**WHAT THE EXERCISE ASKS**: Write out the whole listing exactly as it stands.

** begin GIVEN MATERIAL **

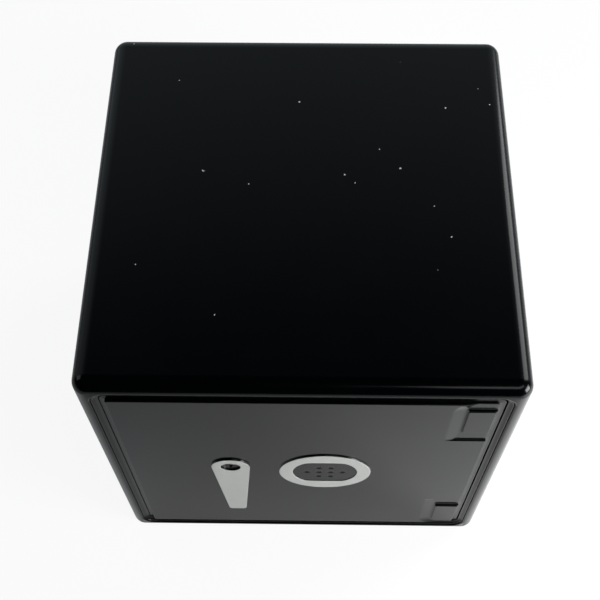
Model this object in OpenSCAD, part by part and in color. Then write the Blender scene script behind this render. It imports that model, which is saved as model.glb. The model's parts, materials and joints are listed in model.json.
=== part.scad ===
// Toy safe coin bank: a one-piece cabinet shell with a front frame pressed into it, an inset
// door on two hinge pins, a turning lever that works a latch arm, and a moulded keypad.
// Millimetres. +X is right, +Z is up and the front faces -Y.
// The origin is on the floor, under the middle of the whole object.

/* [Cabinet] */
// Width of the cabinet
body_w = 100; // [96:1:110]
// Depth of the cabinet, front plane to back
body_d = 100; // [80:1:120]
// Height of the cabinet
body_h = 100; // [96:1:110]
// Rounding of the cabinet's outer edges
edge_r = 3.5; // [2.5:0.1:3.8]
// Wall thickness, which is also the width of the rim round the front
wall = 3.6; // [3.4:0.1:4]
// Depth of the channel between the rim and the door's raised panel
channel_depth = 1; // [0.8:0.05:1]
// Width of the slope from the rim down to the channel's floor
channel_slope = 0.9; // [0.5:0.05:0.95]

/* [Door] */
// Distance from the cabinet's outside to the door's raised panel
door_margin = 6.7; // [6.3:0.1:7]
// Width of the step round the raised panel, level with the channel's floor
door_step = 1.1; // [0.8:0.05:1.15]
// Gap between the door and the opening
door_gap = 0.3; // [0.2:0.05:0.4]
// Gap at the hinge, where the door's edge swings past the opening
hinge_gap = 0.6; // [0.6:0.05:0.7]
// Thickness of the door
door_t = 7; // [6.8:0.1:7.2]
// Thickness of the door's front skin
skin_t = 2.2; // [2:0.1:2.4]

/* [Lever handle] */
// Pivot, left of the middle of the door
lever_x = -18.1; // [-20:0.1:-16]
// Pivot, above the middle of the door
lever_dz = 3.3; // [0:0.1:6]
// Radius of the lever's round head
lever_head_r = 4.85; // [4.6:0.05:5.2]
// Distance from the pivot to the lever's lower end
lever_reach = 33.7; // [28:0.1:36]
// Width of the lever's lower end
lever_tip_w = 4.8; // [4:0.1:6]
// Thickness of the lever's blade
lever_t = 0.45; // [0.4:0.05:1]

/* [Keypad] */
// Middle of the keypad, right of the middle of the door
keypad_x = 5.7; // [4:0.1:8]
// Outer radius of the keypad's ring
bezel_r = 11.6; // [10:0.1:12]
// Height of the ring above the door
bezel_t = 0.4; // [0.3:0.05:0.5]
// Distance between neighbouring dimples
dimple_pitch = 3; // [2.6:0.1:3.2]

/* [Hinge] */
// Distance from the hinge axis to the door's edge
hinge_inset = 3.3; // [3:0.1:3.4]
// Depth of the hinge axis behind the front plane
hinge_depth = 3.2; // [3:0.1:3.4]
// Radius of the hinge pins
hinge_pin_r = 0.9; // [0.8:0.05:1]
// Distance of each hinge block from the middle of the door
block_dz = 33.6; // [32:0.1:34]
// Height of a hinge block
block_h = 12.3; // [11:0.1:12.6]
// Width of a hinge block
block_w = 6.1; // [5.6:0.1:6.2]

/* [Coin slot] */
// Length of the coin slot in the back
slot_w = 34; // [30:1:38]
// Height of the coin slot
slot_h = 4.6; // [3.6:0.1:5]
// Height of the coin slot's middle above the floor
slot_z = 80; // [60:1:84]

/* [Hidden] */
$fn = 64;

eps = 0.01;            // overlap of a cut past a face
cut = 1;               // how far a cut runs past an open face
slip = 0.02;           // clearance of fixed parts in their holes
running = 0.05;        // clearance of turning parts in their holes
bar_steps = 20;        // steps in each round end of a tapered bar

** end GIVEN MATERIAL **

**FULL RESPONSE**:
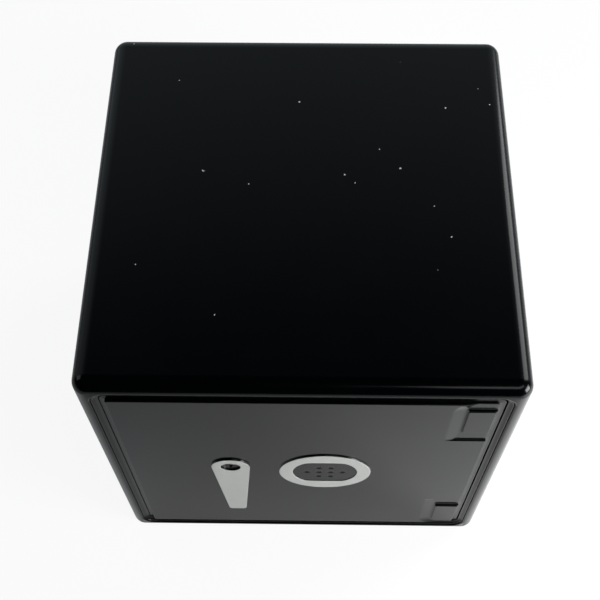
Model this object in OpenSCAD, part by part and in color. Then write the Blender scene script behind this render. It imports that model, which is saved as model.glb. The model's parts, materials and joints are listed in model.json.
=== part.scad ===
// Toy safe coin bank: a one-piece cabinet shell with a front frame pressed into it, an inset
// door on two hinge pins, a turning lever that works a latch arm, and a moulded keypad.
// Millimetres. +X is right, +Z is up and the front faces -Y.
// The origin is on the floor, under the middle of the whole object.

/* [Cabinet] */
// Width of the cabinet
body_w = 100; // [96:1:110]
// Depth of the cabinet, front plane to back
body_d = 100; // [80:1:120]
// Height of the cabinet
body_h = 100; // [96:1:110]
// Rounding of the cabinet's outer edges
edge_r = 3.5; // [2.5:0.1:3.8]
// Wall thickness, which is also the width of the rim round the front
wall = 3.6; // [3.4:0.1:4]
// Depth of the channel between the rim and the door's raised panel
channel_depth = 1; // [0.8:0.05:1]
// Width of the slope from the rim down to the channel's floor
channel_slope = 0.9; // [0.5:0.05:0.95]

/* [Door] */
// Distance from the cabinet's outside to the door's raised panel
door_margin = 6.7; // [6.3:0.1:7]
// Width of the step round the raised panel, level with the channel's floor
door_step = 1.1; // [0.8:0.05:1.15]
// Gap between the door and the opening
door_gap = 0.3; // [0.2:0.05:0.4]
// Gap at the hinge, where the door's edge swings past the opening
hinge_gap = 0.6; // [0.6:0.05:0.7]
// Thickness of the door
door_t = 7; // [6.8:0.1:7.2]
// Thickness of the door's front skin
skin_t = 2.2; // [2:0.1:2.4]

/* [Lever handle] */
// Pivot, left of the middle of the door
lever_x = -18.1; // [-20:0.1:-16]
// Pivot, above the middle of the door
lever_dz = 3.3; // [0:0.1:6]
// Radius of the lever's round head
lever_head_r = 4.85; // [4.6:0.05:5.2]
// Distance from the pivot to the lever's lower end
lever_reach = 33.7; // [28:0.1:36]
// Width of the lever's lower end
lever_tip_w = 4.8; // [4:0.1:6]
// Thickness of the lever's blade
lever_t = 0.45; // [0.4:0.05:1]

/* [Keypad] */
// Middle of the keypad, right of the middle of the door
keypad_x = 5.7; // [4:0.1:8]
// Outer radius of the keypad's ring
bezel_r = 11.6; // [10:0.1:12]
// Height of the ring above the door
bezel_t = 0.4; // [0.3:0.05:0.5]
// Distance between neighbouring dimples
dimple_pitch = 3; // [2.6:0.1:3.2]

/* [Hinge] */
// Distance from the hinge axis to the door's edge
hinge_inset = 3.3; // [3:0.1:3.4]
// Depth of the hinge axis behind the front plane
hinge_depth = 3.2; // [3:0.1:3.4]
// Radius of the hinge pins
hinge_pin_r = 0.9; // [0.8:0.05:1]
// Distance of each hinge block from the middle of the door
block_dz = 33.6; // [32:0.1:34]
// Height of a hinge block
block_h = 12.3; // [11:0.1:12.6]
// Width of a hinge block
block_w = 6.1; // [5.6:0.1:6.2]

/* [Coin slot] */
// Length of the coin slot in the back
slot_w = 34; // [30:1:38]
// Height of the coin slot
slot_h = 4.6; // [3.6:0.1:5]
// Height of the coin slot's middle above the floor
slot_z = 80; // [60:1:84]

/* [Hidden] */
$fn = 64;

eps = 0.01;            // overlap of a cut past a face
cut = 1;               // how far a cut runs past an open face
slip = 0.02;           // clearance of fixed parts in their holes
running = 0.05;        // clearance of turning parts in their holes
bar_steps = 20;        // steps in each round end of a tapered bar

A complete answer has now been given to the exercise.